A fala seguinte foi da Profa. Dra. Ana Magalhães, do MAC-USP, que tratou da história da aquisição de obras por museus brasileiros e o que isso significou. Por exemplo, o autorretrato de Modigliani veio para o Brasil e na época ficou esquecido do mundo e pouco conhecido por aqui. Falou sobre Francisco Matarazzo Sobrinho e a construção do MAM-SP. Analisou ainda Margherita Sarfatti, italiana, crítica de arte, apoiadora de Mussolini que comprou obras italianas e tentou ditar para o mundo o que era arte moderna.
A última fala do seminário ficou por conta da Profa.
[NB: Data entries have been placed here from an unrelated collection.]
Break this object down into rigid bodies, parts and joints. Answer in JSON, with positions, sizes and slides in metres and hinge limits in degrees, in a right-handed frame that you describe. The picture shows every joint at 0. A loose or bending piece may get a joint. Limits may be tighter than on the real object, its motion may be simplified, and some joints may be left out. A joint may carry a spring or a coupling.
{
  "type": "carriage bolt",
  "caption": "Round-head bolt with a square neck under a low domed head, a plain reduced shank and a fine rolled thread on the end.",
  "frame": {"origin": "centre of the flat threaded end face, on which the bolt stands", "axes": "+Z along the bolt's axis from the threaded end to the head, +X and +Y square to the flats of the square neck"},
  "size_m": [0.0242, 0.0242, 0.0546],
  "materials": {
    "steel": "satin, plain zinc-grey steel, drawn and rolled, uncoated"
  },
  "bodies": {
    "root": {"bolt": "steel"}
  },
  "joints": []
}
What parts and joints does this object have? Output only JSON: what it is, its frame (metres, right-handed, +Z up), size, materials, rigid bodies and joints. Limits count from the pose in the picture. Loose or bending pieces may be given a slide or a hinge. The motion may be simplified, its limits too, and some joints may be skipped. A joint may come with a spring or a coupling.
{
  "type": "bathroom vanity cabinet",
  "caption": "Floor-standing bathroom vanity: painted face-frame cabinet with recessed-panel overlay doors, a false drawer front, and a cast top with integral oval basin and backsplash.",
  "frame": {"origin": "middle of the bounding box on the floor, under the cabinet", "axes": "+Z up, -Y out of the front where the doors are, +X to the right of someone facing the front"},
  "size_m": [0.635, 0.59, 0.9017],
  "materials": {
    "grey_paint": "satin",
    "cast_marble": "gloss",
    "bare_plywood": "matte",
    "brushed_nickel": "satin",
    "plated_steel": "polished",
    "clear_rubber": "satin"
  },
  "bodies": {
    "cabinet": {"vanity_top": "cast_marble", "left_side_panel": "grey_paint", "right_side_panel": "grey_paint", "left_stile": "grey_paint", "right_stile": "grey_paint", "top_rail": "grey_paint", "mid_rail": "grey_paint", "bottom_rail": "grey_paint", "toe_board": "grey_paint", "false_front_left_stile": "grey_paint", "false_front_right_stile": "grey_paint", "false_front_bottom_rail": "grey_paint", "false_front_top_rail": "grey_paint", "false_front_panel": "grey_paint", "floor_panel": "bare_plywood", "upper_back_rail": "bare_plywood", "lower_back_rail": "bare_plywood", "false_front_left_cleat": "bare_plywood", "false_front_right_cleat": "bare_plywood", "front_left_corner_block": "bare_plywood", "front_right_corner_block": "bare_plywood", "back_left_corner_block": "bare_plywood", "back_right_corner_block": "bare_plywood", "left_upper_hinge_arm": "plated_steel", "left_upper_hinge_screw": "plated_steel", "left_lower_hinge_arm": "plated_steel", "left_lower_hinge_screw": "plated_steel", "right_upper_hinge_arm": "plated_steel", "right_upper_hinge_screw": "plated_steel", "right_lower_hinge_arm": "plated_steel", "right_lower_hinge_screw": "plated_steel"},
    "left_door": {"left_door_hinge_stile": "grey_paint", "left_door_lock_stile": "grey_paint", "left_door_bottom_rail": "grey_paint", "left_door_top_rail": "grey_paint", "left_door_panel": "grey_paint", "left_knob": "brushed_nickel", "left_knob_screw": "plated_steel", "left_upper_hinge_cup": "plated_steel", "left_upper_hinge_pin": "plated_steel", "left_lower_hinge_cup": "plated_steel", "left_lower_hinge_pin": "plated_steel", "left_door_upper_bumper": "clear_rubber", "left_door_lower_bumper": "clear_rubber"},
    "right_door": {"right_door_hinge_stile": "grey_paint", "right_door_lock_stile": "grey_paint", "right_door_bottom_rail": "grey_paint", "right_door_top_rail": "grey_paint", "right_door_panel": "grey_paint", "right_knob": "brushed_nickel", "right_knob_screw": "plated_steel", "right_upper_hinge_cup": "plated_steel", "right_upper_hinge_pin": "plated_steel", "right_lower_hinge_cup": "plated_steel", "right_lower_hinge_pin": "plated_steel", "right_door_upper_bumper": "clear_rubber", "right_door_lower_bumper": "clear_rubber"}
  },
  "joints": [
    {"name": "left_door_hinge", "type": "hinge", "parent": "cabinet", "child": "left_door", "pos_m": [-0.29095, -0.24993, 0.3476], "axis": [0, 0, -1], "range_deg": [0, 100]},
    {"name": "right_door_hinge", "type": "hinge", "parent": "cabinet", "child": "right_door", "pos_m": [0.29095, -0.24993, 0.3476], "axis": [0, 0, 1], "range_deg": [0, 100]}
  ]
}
Dra. Claudia Valladão de Mattos Avolese, da Unicamp, que dedicou boa parte de sua pesquisa à Lasar Segall, artista brasileiro inspirado inicialmente nos artistas de Dresden e Berlin, buscou, depois inspirações mais classicistas, como de forma, massas e volumes. Comentou sobre alguns livros que ela publicou, entre eles “Lasar Segall: expressionismo e judaísmo”. Analisou a obra “Máscaras” de Segall – uma das menos conhecidas do artista, que pertenceu ao acervo particular da família até 2013 – que para ela tem um ar de mistério e enigma, e parece ter inspiração na metafísica de De Chirico. Destacou na obra, no meio da sobreposição de imagens, a presença da deusa Minerva e o que ela representa, que é o imaginário clássico, que o nazismo enaltecia, inclusive com a utilização da imagem da deusa em alguns de seus folders. Ou seja, a discussão em torno das críticas de Segall àquilo. Outra das figuras na obra lembra a fase expressionista, fazendo da pintura final algo que demonstra como ele foi um artista complexo e humano.
Na discussão sobre a autonomia da arte em relação à política, a pesquisadora apresentou uma frase de Segall em uma entrevista à Folha de S. Paulo em 1933 de que “a arte proletária não existe, arte sempre foi individualista”. Entretanto, em 1937 Segall pintou a obra “Pogrom”, voltando a dialogar com uma questão mais politizada, sobre o extermínio dos judeus.